═════ Stored data
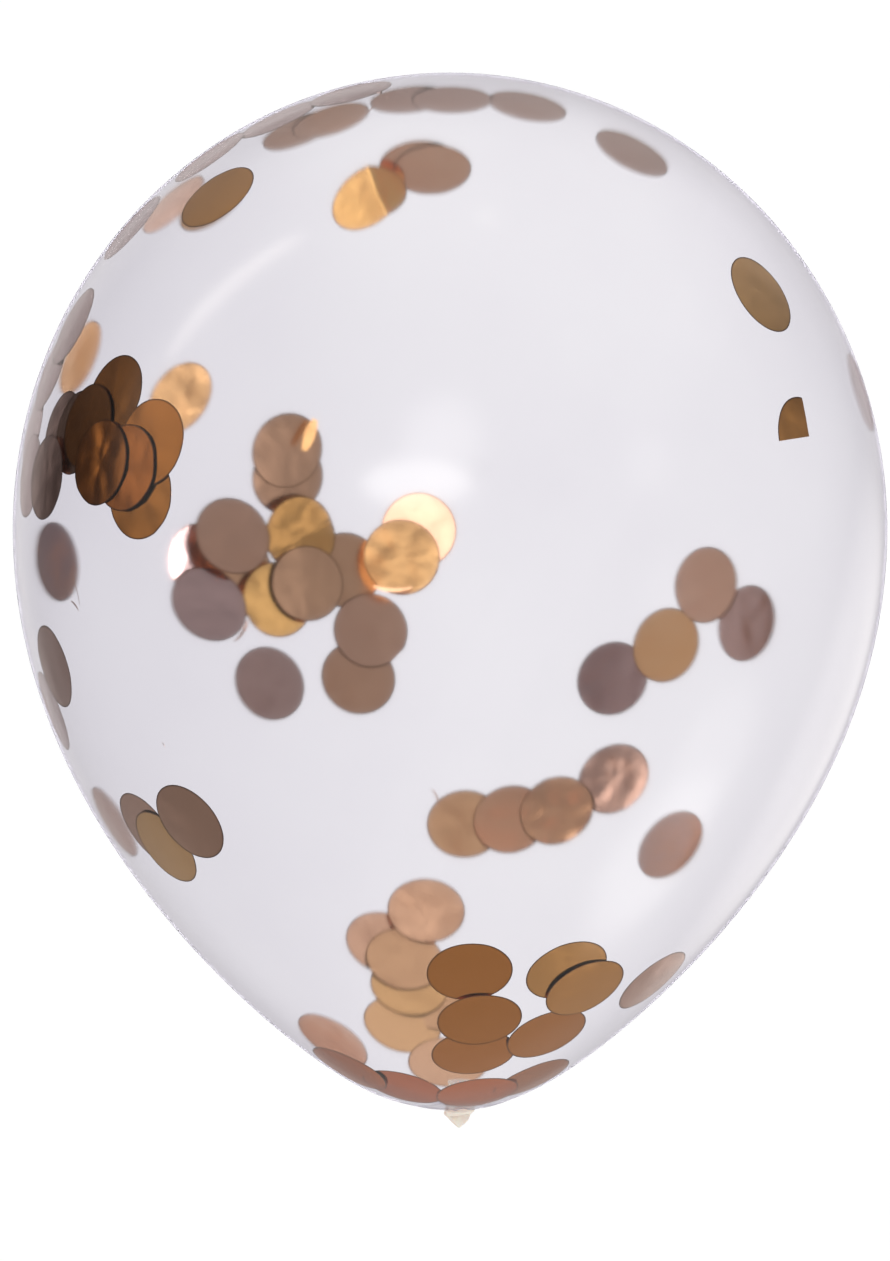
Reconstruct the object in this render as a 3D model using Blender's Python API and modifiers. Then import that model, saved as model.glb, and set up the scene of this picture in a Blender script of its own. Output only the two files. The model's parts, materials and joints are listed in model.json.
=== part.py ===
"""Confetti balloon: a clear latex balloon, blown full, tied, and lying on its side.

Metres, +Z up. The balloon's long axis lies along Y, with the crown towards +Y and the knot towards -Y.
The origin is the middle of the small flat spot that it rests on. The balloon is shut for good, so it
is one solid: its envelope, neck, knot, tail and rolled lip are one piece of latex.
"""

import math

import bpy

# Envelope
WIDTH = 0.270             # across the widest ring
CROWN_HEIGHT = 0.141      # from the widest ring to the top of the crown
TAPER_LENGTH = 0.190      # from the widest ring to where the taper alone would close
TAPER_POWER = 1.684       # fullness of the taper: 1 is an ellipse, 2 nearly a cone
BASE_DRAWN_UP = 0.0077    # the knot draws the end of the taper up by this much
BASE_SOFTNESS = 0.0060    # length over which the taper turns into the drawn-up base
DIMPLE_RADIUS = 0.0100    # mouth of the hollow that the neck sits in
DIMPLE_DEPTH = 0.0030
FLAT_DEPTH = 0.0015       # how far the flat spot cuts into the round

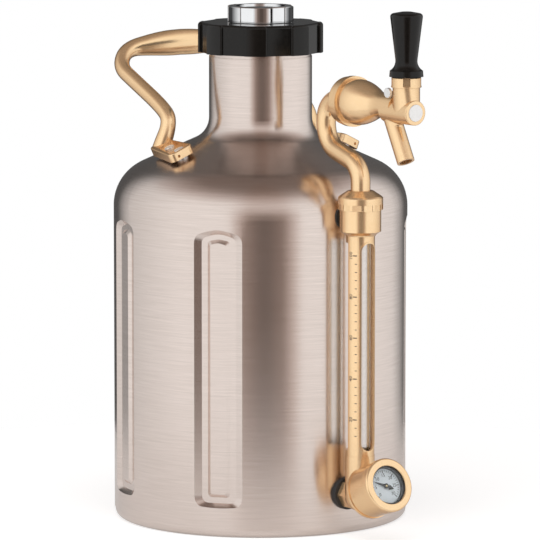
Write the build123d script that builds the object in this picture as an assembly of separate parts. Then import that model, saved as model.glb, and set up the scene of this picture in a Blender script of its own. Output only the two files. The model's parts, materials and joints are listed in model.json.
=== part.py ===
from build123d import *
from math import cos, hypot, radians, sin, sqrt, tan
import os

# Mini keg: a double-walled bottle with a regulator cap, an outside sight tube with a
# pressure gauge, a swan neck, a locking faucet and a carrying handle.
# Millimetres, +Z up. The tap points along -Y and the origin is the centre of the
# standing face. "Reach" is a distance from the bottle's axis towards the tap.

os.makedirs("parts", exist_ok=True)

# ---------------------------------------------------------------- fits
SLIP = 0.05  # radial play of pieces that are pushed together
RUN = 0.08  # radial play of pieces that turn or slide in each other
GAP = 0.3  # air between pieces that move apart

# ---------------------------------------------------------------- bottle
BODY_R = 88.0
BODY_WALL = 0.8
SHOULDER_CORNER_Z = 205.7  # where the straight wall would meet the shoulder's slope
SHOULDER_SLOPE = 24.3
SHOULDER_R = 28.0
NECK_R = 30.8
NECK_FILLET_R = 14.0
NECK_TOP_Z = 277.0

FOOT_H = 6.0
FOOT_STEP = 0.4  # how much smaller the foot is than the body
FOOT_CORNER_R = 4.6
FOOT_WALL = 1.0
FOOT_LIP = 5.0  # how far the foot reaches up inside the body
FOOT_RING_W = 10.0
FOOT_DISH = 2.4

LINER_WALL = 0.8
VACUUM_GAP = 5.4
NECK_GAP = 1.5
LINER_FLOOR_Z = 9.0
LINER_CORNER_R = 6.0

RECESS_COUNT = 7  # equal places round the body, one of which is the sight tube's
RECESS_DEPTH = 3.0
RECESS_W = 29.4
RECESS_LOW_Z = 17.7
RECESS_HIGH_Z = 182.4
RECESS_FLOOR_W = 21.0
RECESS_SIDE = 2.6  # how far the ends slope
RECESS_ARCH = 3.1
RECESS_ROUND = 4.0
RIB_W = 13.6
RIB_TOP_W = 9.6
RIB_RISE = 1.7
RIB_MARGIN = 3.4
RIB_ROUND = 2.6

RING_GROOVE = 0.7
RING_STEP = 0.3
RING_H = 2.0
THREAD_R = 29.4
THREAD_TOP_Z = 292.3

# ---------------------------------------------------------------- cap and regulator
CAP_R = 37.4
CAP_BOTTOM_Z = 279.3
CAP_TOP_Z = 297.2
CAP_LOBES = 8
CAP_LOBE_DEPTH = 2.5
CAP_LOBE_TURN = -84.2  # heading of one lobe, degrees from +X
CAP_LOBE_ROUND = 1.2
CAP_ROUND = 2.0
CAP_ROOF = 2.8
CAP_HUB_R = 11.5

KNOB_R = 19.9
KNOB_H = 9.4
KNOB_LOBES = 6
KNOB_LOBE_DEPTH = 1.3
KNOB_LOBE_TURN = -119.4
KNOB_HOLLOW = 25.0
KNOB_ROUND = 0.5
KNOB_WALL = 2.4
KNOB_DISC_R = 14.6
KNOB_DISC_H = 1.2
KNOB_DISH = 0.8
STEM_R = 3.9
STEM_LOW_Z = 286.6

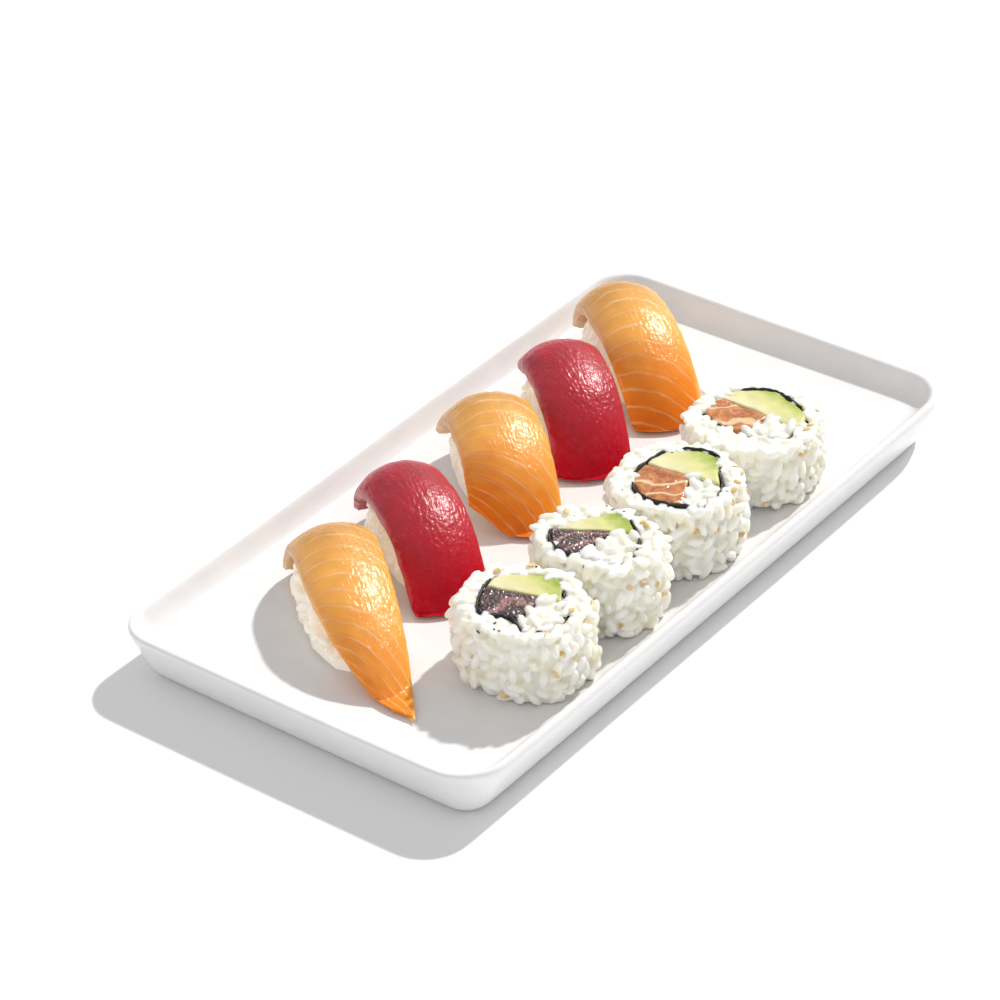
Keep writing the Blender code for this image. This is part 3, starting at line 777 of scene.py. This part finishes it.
══════════
Set down all of the data above, word for word.

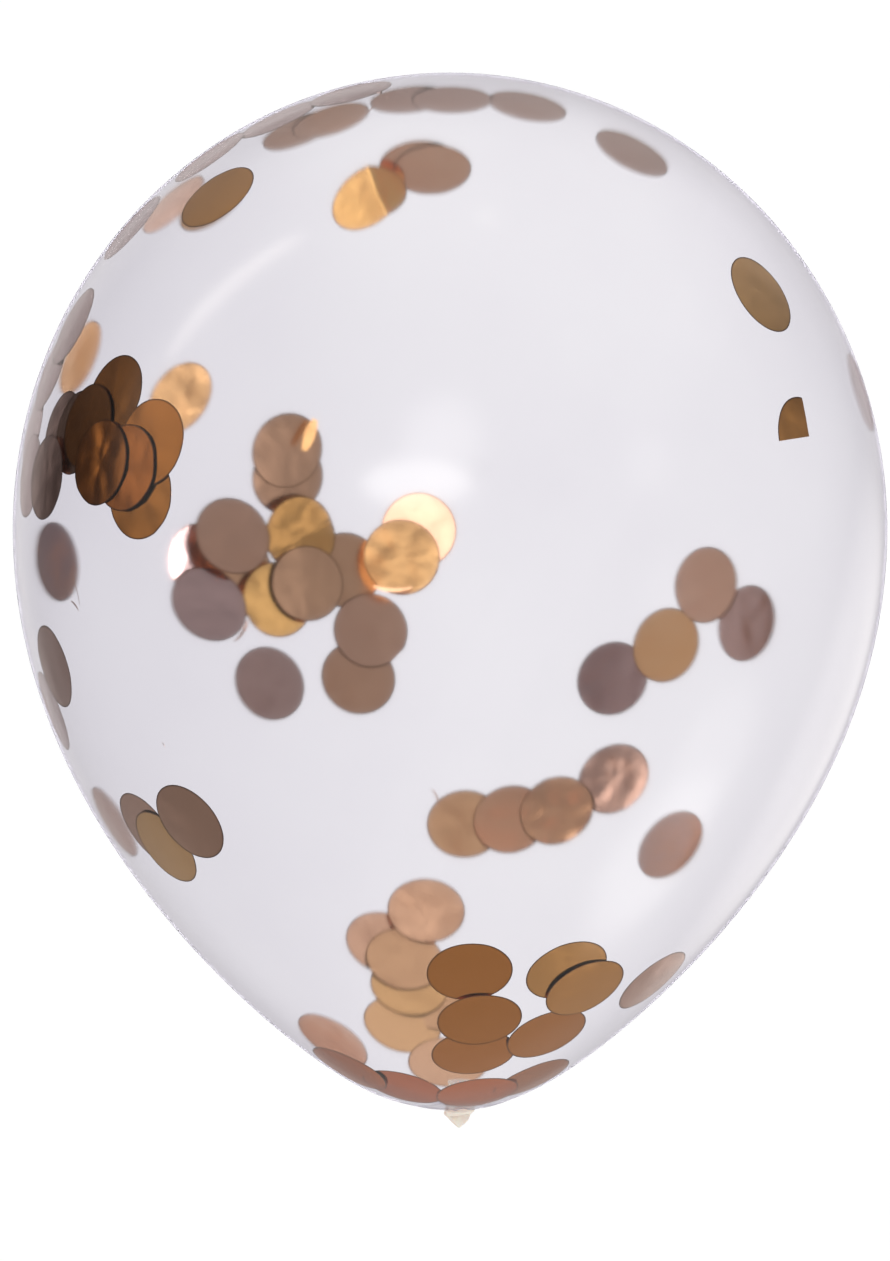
Reconstruct the object in this render as a 3D model using Blender's Python API and modifiers. Then import that model, saved as model.glb, and set up the scene of this picture in a Blender script of its own. Output only the two files. The model's parts, materials and joints are listed in model.json.
=== part.py ===
"""Confetti balloon: a clear latex balloon, blown full, tied, and lying on its side.

Metres, +Z up. The balloon's long axis lies along Y, with the crown towards +Y and the knot towards -Y.
The origin is the middle of the small flat spot that it rests on. The balloon is shut for good, so it
is one solid: its envelope, neck, knot, tail and rolled lip are one piece of latex.
"""

import math

import bpy

# Envelope
WIDTH = 0.270             # across the widest ring
CROWN_HEIGHT = 0.141      # from the widest ring to the top of the crown
TAPER_LENGTH = 0.190      # from the widest ring to where the taper alone would close
TAPER_POWER = 1.684       # fullness of the taper: 1 is an ellipse, 2 nearly a cone
BASE_DRAWN_UP = 0.0077    # the knot draws the end of the taper up by this much
BASE_SOFTNESS = 0.0060    # length over which the taper turns into the drawn-up base
DIMPLE_RADIUS = 0.0100    # mouth of the hollow that the neck sits in
DIMPLE_DEPTH = 0.0030
FLAT_DEPTH = 0.0015       # how far the flat spot cuts into the round

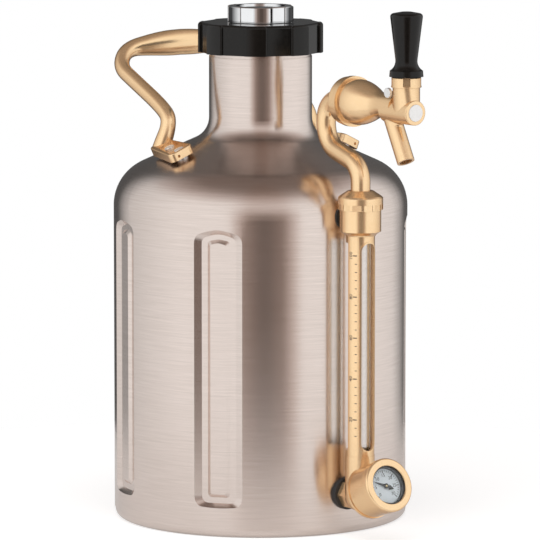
Write the build123d script that builds the object in this picture as an assembly of separate parts. Then import that model, saved as model.glb, and set up the scene of this picture in a Blender script of its own. Output only the two files. The model's parts, materials and joints are listed in model.json.
=== part.py ===
from build123d import *
from math import cos, hypot, radians, sin, sqrt, tan
import os

# Mini keg: a double-walled bottle with a regulator cap, an outside sight tube with a
# pressure gauge, a swan neck, a locking faucet and a carrying handle.
# Millimetres, +Z up. The tap points along -Y and the origin is the centre of the
# standing face. "Reach" is a distance from the bottle's axis towards the tap.

os.makedirs("parts", exist_ok=True)

# ---------------------------------------------------------------- fits
SLIP = 0.05  # radial play of pieces that are pushed together
RUN = 0.08  # radial play of pieces that turn or slide in each other
GAP = 0.3  # air between pieces that move apart

# ---------------------------------------------------------------- bottle
BODY_R = 88.0
BODY_WALL = 0.8
SHOULDER_CORNER_Z = 205.7  # where the straight wall would meet the shoulder's slope
SHOULDER_SLOPE = 24.3
SHOULDER_R = 28.0
NECK_R = 30.8
NECK_FILLET_R = 14.0
NECK_TOP_Z = 277.0

FOOT_H = 6.0
FOOT_STEP = 0.4  # how much smaller the foot is than the body
FOOT_CORNER_R = 4.6
FOOT_WALL = 1.0
FOOT_LIP = 5.0  # how far the foot reaches up inside the body
FOOT_RING_W = 10.0
FOOT_DISH = 2.4

LINER_WALL = 0.8
VACUUM_GAP = 5.4
NECK_GAP = 1.5
LINER_FLOOR_Z = 9.0
LINER_CORNER_R = 6.0

RECESS_COUNT = 7  # equal places round the body, one of which is the sight tube's
RECESS_DEPTH = 3.0
RECESS_W = 29.4
RECESS_LOW_Z = 17.7
RECESS_HIGH_Z = 182.4
RECESS_FLOOR_W = 21.0
RECESS_SIDE = 2.6  # how far the ends slope
RECESS_ARCH = 3.1
RECESS_ROUND = 4.0
RIB_W = 13.6
RIB_TOP_W = 9.6
RIB_RISE = 1.7
RIB_MARGIN = 3.4
RIB_ROUND = 2.6

RING_GROOVE = 0.7
RING_STEP = 0.3
RING_H = 2.0
THREAD_R = 29.4
THREAD_TOP_Z = 292.3

# ---------------------------------------------------------------- cap and regulator
CAP_R = 37.4
CAP_BOTTOM_Z = 279.3
CAP_TOP_Z = 297.2
CAP_LOBES = 8
CAP_LOBE_DEPTH = 2.5
CAP_LOBE_TURN = -84.2  # heading of one lobe, degrees from +X
CAP_LOBE_ROUND = 1.2
CAP_ROUND = 2.0
CAP_ROOF = 2.8
CAP_HUB_R = 11.5

KNOB_R = 19.9
KNOB_H = 9.4
KNOB_LOBES = 6
KNOB_LOBE_DEPTH = 1.3
KNOB_LOBE_TURN = -119.4
KNOB_HOLLOW = 25.0
KNOB_ROUND = 0.5
KNOB_WALL = 2.4
KNOB_DISC_R = 14.6
KNOB_DISC_H = 1.2
KNOB_DISH = 0.8
STEM_R = 3.9
STEM_LOW_Z = 286.6

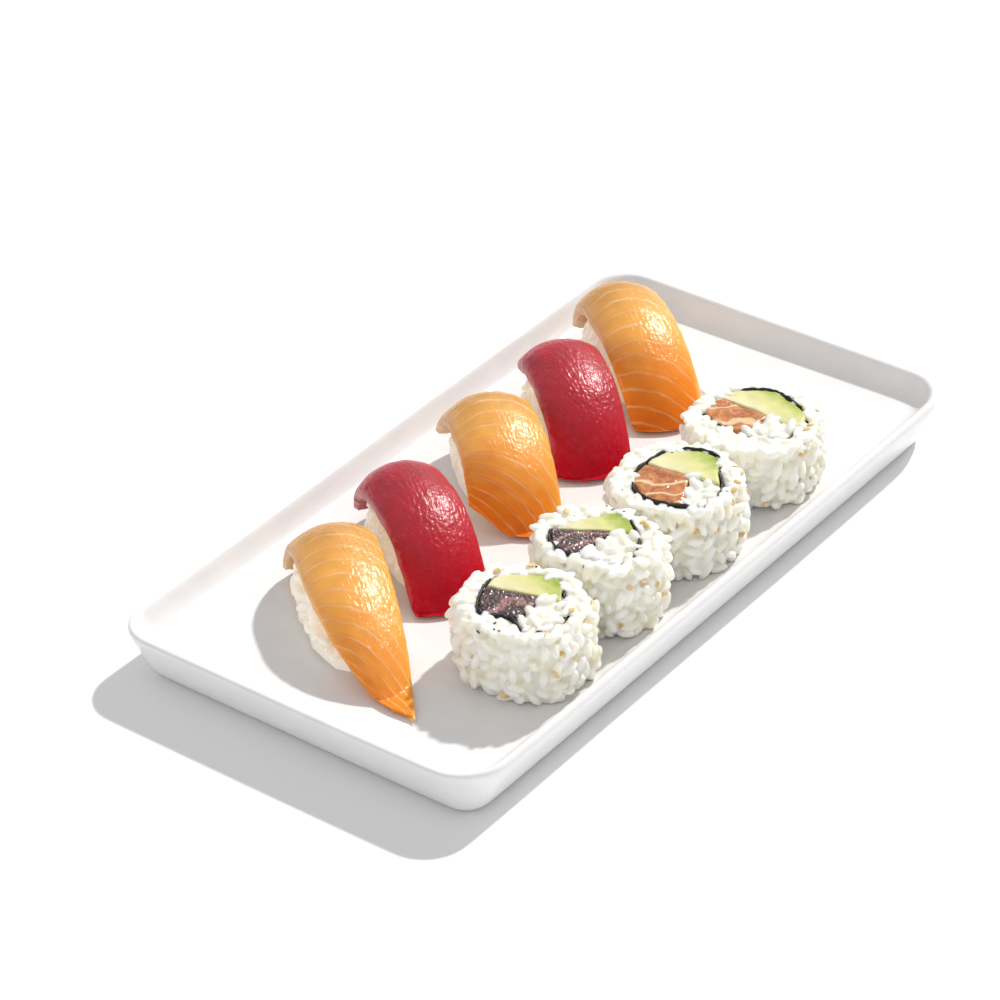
Keep writing the Blender code for this image. This is part 3, starting at line 777 of scene.py. This part finishes it.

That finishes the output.